Sujet : Re: Named arguments in C
De : bc (at) *nospam* freeuk.com (bart)
Groupes : comp.lang.cDate : 04. Jul 2024, 01:12:47
Autres entêtes
Organisation : A noiseless patient Spider
Message-ID : <v64pdt$2dlb6$1@dont-email.me>
References : 1 2 3 4 5 6 7 8
User-Agent : Mozilla Thunderbird
On 03/07/2024 21:42, Blue-Maned_Hawk wrote:
bart wrote:
On 02/07/2024 20:39, Blue-Maned_Hawk wrote:
>
I searched around a bit, and it seems like a more common way to
implement named arguments in C is with a pattern like this:
>
#define f(...) f_impl((struct f_struct){__VA_ARGS__})
void f_impl(struct f_struct { int i, j; char * k; double l, m, n; }
f_params)
{
/* actual code */
>
You missed out accesses to the parameters which would look like
f_params.i and f_params.m.
Apologies—i assumed that it woudl be obvious that that's how it would be
done.
Part of the reason for using the feature is for simpler, clearer code. But such solutions have costs in the form of extra syntax, extra clutter that can obscure what you're trying to do.
So I think it was important to show that reflected in your example.
A built-in named-argument feature would not require any changes to the body of a function.

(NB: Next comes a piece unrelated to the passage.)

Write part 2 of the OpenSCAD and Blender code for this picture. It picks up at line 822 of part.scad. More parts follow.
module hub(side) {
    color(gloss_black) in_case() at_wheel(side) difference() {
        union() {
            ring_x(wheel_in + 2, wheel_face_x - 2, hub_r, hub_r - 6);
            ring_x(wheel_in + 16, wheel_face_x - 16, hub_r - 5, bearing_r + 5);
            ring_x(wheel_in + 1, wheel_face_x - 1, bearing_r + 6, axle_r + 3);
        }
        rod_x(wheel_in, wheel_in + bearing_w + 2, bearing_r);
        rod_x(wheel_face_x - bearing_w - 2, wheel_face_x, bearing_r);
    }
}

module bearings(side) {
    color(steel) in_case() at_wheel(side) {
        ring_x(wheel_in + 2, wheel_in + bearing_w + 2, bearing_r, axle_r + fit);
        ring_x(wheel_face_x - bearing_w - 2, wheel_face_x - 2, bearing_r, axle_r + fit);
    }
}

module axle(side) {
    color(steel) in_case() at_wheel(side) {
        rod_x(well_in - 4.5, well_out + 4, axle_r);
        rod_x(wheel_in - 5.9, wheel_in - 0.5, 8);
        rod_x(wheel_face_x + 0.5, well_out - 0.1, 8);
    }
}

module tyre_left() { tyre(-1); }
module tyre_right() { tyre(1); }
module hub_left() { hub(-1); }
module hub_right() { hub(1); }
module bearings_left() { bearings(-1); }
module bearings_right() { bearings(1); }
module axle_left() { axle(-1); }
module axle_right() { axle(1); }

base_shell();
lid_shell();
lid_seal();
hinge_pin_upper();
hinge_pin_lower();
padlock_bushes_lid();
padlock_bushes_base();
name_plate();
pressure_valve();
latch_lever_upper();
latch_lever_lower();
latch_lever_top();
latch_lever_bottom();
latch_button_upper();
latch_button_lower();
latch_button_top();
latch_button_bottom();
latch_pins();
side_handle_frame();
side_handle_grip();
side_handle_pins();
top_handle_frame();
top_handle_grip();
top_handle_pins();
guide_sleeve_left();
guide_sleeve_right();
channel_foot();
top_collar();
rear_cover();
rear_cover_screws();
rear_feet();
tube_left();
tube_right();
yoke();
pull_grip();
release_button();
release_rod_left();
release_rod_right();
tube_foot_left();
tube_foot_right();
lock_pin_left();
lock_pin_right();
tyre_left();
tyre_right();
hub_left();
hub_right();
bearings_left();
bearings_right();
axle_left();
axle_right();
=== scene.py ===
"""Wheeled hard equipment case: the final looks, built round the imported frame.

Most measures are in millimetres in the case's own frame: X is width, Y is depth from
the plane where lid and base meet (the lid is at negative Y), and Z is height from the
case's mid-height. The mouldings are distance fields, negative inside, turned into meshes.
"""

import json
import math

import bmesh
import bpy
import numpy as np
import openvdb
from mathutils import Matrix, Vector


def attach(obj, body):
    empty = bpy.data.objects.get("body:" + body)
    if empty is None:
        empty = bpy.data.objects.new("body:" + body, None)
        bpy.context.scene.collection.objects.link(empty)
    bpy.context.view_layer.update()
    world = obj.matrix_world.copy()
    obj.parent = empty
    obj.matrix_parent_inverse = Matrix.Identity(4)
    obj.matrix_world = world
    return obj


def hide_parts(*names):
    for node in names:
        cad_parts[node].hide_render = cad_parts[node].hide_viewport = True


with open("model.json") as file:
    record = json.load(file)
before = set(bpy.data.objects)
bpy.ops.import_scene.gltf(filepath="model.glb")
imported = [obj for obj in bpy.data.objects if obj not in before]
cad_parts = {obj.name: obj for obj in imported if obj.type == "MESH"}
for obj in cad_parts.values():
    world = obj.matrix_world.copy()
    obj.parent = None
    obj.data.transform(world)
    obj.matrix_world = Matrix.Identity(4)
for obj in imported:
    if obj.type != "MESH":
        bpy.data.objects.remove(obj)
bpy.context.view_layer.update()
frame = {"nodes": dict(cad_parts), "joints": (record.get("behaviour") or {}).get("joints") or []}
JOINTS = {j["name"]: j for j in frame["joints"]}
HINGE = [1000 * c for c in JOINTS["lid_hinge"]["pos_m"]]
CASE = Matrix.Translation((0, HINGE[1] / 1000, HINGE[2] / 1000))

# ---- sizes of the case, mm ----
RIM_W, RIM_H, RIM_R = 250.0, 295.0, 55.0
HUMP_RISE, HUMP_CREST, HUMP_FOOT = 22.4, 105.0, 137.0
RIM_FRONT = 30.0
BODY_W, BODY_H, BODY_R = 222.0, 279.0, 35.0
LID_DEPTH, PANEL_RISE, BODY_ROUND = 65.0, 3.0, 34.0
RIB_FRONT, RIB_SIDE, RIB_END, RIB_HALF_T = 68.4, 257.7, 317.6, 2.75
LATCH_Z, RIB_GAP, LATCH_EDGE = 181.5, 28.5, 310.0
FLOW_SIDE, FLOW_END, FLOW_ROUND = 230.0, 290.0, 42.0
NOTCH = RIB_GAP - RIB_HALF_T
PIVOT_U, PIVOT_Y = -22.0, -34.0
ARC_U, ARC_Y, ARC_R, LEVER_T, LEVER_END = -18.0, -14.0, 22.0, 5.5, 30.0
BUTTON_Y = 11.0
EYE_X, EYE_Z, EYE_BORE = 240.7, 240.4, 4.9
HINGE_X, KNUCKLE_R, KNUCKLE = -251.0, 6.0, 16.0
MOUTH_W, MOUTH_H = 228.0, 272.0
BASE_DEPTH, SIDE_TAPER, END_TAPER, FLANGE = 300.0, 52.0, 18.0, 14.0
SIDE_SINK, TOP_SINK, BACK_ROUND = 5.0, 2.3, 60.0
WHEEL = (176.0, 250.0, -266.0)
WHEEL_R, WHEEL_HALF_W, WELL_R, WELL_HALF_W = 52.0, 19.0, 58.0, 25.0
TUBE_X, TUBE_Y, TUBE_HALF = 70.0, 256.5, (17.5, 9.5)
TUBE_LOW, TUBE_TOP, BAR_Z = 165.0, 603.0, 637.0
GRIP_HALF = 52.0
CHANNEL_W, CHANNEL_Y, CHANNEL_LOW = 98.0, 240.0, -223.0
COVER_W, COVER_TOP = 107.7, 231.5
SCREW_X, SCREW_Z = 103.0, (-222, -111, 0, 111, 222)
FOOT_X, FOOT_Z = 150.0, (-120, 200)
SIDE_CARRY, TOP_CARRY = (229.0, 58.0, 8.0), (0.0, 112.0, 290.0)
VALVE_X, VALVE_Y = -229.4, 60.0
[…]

The only difference might be in specifying default values for optional arguments.
On the other hand, some boilerplate could be alleviated: we could get a
result of
#define f(...) DEF(f, .i = 1, .j = 2, .k = "blah", __VA_ARGS__)

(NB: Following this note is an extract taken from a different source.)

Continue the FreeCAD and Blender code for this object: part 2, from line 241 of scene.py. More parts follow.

void DEC(f, int i, j; char * k; double l, m, n;)
{
/* actual code */
}
through the macros
#define DEF(name, ...) name##_impl((struct name##_struct){__VA_ARGS__})
#define DEC(name, ...) name##_impl(struct name##_struct {__VA_ARGS__}
name##_params)
which, while not perfect (i'm not a fan of the __VA_ARGS__ repetition
necessary in DEF), do make things better and probably a little less error-
prone.
(Apparently, the P99 preprocessor library also has some macros in it to
allow for default subroutine arguments. I have done absolutely no
research into how these work or whether they're any good.)
This is all very ingenious, but I doubt the results are worth it in practice. What short of error messages are you likely to get for a typo for example?
My language, which has the feature, would define the same function like this:
proc f(int i=1, j=2, ichar k="blah", real l, m, n) =
....
end
It might be called like this:
f(l:10, m:20, n:30)
(The floats are the only ones that can't be omitted.)
It really needs language support. That has been done in C for designated initialisers; named args are a similar feature, easier to implement (they can only be one level deep for example) and IMO far more useful.
Although there are a few extra problems with C because the extra info needed (parameter names and default values) can appear in both the definition, and any number of prototype declarations, which cannot in conflict.